Pour récupérer un peu ce capital sympathie et pour progresser dans l'opinion, et ainsi espérer être au second tour, Mélenchon doit effacer cette lourde erreur qu'a été la discussion avec Hamon et envoyer un signal fort à l'électorat peu politisé ou en déshérence dans un contexte où il est difficile de saisir encore ce que veut dire le clivage droite/gauche (1). Et la meilleure et la seule façon efficace de le faire, ce n'est pas de détailler les différences programmatiques (c'est utile, nécessaire, mais notoirement insuffisant pour toucher largement l'électorat), c'est de désigner l'ennemi. Désigner l'ennemi cela permet de se distinguer, de tracer une frontière et de fédérer. En désignant Hamon comme un ennemi, au même titre que Fillon, Macron ou Le Pen, Mélénchon montrera et indiquera qu'il est la seule alternative. Cela signifie concrètement qu'il doit mettre fin au "pacte de non-agression" avec Hamon, tirer à boulets rouges sans distinction sur le PS, En marche ! LR et le FN, et indiquer dès aujourd'hui qu'il n'y aura aucune consigne de vote au second tour s'il n'est pas présent quelles que soient les circonstances.

 

Si Mélenchon fait cela, il a une petite chance d'être au second tour et de l'emporter. S'il affichait en outre la volonté de sortir de l'UE (c'est-à-dire le plan B direct), il pourrait être sûr d'y figurer.

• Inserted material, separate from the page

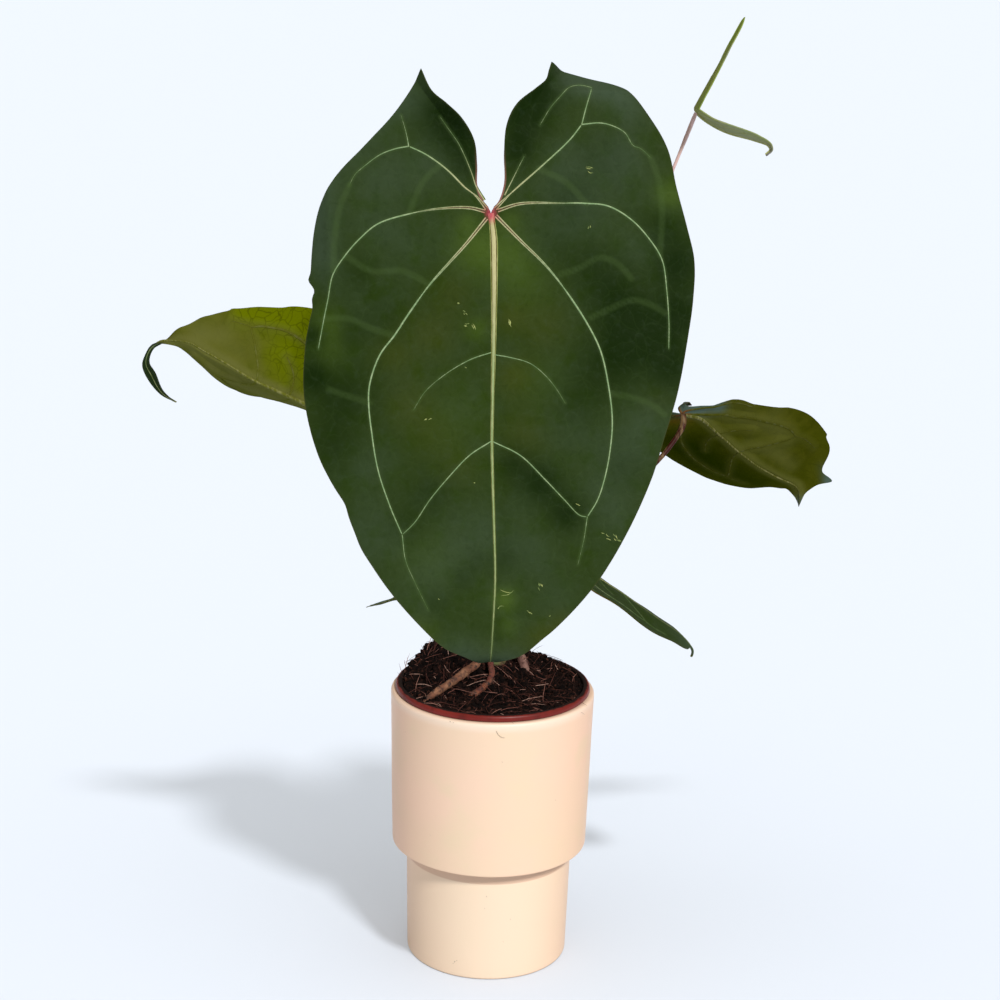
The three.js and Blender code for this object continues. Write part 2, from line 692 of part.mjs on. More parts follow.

De l'audace, de l'audace et encore de l'audace !

 

 

(1) Pour préciser ma pensée, il ne s'agit pas de dire si sur un plan intellectuel, il existe un clivage gauche/droite. Il s'agit d'acter le fait que le "sens pratique" (pour parler comme Bourdieu) des électeurs ne peut plus utiliser ce clivage comme référent.